Generalized Algorithm for Variable-Rate Nitrogen Application in Cereal Grains

  1. John B. Soliea,
  2. A. Dean Monroec,
  3. William R. Raun *b and
  4. Marvin L. Stonea
  1. a Biosystems and Agricultural Engineering Dep., Oklahoma State Univ., Stillwater, OK 74078
    c Dep. of Management and Marketing, Angelo State Univ., San Angelo, TX 76909
    b Plant and Soil Sciences Dep., Oklahoma State Univ., Stillwater, OK 74078; and

Abstract

Many different mathematical algorithms have been developed and used in conjunction with commercial sensors for sensor-based nutrient management. Several of the N algorithms have led to the precise mid-season prediction of yields and calculation of sidedress N rates. The original Oklahoma State University (OSU) algorithm identified several limitations that were addressed in this study.
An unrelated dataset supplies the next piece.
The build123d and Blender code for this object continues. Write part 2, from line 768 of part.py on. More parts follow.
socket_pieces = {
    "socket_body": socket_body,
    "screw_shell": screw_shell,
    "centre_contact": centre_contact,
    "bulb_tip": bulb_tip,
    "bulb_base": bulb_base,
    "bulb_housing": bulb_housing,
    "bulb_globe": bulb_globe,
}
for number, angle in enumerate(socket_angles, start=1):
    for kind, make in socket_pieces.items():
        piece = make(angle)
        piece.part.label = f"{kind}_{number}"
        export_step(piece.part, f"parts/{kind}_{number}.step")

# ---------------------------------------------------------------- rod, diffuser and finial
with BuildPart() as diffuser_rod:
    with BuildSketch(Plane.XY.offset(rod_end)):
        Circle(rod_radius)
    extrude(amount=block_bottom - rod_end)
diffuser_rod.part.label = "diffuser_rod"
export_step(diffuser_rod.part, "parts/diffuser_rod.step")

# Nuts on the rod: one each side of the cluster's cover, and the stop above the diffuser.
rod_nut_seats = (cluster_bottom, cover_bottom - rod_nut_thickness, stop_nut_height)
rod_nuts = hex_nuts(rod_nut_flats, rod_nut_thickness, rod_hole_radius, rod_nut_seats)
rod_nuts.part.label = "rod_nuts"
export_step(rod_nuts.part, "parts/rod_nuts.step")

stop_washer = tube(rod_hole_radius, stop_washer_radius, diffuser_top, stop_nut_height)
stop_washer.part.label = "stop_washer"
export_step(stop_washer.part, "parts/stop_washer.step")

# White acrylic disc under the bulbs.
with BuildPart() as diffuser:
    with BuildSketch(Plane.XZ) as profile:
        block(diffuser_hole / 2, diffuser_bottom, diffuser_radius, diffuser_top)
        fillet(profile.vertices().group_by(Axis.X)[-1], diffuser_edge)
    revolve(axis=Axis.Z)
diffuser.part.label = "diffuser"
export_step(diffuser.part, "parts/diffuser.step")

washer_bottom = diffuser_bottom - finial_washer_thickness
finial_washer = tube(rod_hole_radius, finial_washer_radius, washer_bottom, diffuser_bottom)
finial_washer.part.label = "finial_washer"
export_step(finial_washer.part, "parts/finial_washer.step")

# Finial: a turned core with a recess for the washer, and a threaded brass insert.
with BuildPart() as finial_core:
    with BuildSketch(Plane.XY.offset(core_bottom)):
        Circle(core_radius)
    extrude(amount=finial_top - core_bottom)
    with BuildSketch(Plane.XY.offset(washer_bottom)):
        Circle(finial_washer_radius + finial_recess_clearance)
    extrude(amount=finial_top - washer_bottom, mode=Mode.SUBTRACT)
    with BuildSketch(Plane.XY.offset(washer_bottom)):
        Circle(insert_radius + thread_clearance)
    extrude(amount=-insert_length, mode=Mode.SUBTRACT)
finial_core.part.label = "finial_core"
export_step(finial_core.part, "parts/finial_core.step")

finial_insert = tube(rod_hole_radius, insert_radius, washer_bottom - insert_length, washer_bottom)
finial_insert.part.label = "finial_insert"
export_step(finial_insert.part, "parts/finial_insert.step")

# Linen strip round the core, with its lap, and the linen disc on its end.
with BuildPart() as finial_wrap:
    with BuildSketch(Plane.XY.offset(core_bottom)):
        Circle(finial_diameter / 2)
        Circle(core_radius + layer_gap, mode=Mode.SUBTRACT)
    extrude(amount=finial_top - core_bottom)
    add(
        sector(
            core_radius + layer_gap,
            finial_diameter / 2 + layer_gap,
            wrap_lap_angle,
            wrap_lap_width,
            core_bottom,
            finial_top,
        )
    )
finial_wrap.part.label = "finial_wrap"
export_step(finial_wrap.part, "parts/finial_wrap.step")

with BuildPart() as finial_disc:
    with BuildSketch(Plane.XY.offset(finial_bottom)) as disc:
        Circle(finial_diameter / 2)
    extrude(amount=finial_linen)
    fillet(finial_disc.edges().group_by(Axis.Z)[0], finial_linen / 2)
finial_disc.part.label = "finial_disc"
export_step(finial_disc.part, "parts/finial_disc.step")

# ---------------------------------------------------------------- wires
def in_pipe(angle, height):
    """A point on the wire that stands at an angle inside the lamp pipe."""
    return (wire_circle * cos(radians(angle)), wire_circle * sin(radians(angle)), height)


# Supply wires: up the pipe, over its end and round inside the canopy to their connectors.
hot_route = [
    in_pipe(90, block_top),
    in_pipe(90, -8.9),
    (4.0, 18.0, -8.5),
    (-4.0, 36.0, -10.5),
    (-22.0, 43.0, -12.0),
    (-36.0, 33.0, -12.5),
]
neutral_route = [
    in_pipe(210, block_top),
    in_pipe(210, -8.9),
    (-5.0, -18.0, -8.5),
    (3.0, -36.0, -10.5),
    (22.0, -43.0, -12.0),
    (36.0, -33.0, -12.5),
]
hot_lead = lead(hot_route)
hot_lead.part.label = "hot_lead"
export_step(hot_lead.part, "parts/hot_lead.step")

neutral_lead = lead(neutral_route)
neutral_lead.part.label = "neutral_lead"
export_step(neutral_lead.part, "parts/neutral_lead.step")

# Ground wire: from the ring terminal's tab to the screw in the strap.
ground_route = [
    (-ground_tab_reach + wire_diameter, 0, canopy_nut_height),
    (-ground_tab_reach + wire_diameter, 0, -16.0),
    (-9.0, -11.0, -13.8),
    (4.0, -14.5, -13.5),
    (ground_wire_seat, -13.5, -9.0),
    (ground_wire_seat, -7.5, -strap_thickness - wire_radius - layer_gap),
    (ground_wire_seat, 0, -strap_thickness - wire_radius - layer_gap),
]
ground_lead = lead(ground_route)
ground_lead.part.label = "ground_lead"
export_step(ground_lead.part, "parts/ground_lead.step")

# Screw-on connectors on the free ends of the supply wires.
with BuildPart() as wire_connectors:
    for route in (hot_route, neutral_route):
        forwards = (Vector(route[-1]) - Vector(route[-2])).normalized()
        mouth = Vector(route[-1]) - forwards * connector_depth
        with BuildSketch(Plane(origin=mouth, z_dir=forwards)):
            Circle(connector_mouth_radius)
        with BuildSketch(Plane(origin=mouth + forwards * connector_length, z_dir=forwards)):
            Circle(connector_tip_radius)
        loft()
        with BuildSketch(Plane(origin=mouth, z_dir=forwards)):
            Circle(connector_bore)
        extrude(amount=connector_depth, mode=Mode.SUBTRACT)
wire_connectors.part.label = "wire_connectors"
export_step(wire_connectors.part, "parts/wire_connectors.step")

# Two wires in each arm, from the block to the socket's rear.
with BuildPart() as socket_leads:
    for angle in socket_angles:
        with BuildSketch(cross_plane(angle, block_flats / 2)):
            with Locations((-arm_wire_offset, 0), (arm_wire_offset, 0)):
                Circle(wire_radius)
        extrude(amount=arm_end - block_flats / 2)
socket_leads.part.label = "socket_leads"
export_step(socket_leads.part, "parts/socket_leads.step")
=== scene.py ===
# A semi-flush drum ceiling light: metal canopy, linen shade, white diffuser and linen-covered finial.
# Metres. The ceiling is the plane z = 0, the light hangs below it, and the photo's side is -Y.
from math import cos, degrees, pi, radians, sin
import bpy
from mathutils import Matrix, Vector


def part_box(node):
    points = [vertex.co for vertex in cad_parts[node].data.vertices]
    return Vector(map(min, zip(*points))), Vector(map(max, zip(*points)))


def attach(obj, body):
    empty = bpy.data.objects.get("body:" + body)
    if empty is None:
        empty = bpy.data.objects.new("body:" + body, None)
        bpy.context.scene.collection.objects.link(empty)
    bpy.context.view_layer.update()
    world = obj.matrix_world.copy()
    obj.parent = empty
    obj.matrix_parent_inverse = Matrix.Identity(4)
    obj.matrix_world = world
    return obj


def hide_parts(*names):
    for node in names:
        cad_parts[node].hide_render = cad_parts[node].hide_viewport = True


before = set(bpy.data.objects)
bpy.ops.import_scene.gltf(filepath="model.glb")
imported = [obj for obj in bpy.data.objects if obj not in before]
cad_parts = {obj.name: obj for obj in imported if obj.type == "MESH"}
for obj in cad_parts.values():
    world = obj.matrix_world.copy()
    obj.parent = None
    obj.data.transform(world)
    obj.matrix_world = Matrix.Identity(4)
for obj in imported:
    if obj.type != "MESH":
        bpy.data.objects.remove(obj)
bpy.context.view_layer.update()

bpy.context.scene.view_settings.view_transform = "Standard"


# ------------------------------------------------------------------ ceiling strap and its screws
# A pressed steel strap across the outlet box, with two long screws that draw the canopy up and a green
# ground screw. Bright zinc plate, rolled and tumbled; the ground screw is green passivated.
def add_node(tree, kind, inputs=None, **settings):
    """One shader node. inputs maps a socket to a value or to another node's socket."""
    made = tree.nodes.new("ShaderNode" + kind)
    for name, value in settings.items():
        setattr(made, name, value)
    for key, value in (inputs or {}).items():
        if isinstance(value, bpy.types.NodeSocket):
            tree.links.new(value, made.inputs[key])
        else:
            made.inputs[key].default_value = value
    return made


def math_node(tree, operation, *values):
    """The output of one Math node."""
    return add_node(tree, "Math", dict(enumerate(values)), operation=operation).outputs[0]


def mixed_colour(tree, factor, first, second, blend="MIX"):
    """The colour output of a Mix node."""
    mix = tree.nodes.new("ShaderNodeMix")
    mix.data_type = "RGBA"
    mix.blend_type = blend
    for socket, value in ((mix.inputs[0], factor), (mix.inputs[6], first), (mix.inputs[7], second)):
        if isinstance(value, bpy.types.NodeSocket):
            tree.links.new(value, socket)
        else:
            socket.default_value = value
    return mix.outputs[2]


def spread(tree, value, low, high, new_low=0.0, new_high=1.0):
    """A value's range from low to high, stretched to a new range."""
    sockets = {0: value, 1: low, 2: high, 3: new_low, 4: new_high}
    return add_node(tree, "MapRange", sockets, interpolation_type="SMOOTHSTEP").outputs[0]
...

Based on data analyses from more than 390 winter wheat (Triticum aestivum L.) and 200 corn (Zea mays L.) experiments and analyses of more than 100 N-rich strips, a generalized algorithm (for both corn and wheat) was developed to estimate the optimum N application rate based on spectral measurements. The generalized model adjusts the yield calibration curve for growth stages and better predicts corn and wheat yields. The coefficients of determination of the generalized model explained 5 to 6% less of the model error than the individual regressed data for both crops. Mean absolute error (MAE) was approximately 0.9 Mg/ha greater with the generalized model than with the individually regressed model. The larger MAE with the OSU generalized model was due to sensitivity to location of the inflection point; however, this sensitivity did not impact the calculated fertilizer rates. The generalized model reported here using normalized difference vegetation index sensor measurements collected midseason can be used to apply fertilizer N with changing growth stage for both corn and wheat.